Dubai: Shares of port operator DP World rose 4.62 per cent on the first day of trading as the company listed on the Dubai International Financial Exchange (DIFX) on Monday.

Priced at $1.30 per share, the stock jumped to $1.44 at one time during trading, but ended the day at $1.36.

DP World raised $4.96 billion in its initial public offering (IPO) last week by selling 23 per cent stake.

The company sold 3,818 million shares to about 200 regional and global institutional investors and 57,000 individuals from the Gulf at $1.30 per unit, making it the biggest public share sale in the region.

More than 303 million shares were traded yesterday, marking a record for the DIFX, which has struggled to achieve liquidity. "I think DP World is the real launch of the DIFX as a liquid exchange. I do not recall the DIFX having recorded such volumes and value on a single day in equities," said Mohammad Yasin, managing director of Shuaa Securities.

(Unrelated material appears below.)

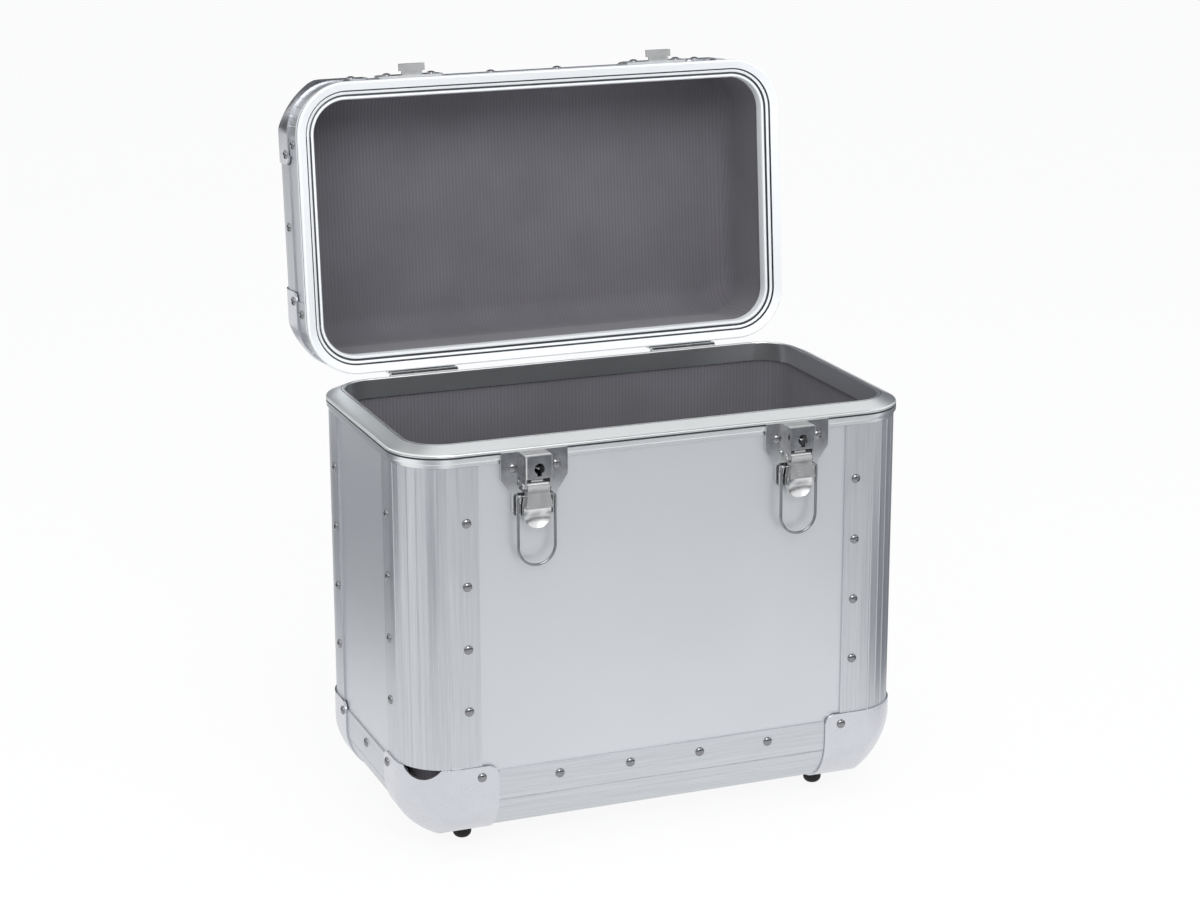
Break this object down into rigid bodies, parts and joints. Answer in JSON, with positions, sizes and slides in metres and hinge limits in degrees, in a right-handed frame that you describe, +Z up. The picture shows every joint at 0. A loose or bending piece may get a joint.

He said the first day liquidity would also be encouraging for investors and "if this liquidity is sustained, then it will speed up planned listing of other companies."

The DP World share issue was oversubscribed by more than 15 times.

Holders of the $3.5 billion Islamic bond sold by DP World's parent, Ports, Customs and Free Zone Corporation (PCFC) in 2006 received 25 per cent of the total offered shares.

Of the remaining shares, 40 per cent were allocated to institutional and retail investors from the region, 20 per cent to US investors and 30 per cent to those from Europe, officials told Gulf News.

Satisfied

Asked if DP World missed an opportunity to offer more shares to the public in view of the huge response, chief executive officer Mohammad Sharaf said the company is satisfied with the 23 per cent flotation.

The company had initially offered 20 per cent shares in the IPO but raised the offer citing better than expected demand. It also priced the shares at the top of the $1-$1.30 indicative range.

Sharaf added that at present, the company is not considering a secondary listing.

Profile: Capacity to be doubled

DP World operates 43 terminals in 23 countries and has 13 projects under development. It is also has 10 project to upgrade capacity at its existing container terminals.

The company aims to nearly double its container handling capacity to 90 million TEUs (twenty-foot equivalent units) in 10 years.

Its capacity was 48.6 million TEUs and throughput 36.8 million at the end of 2006. DP World generated $705.3 million in earnings before interest, taxes, depreciation and amortisation (ebitda) last year.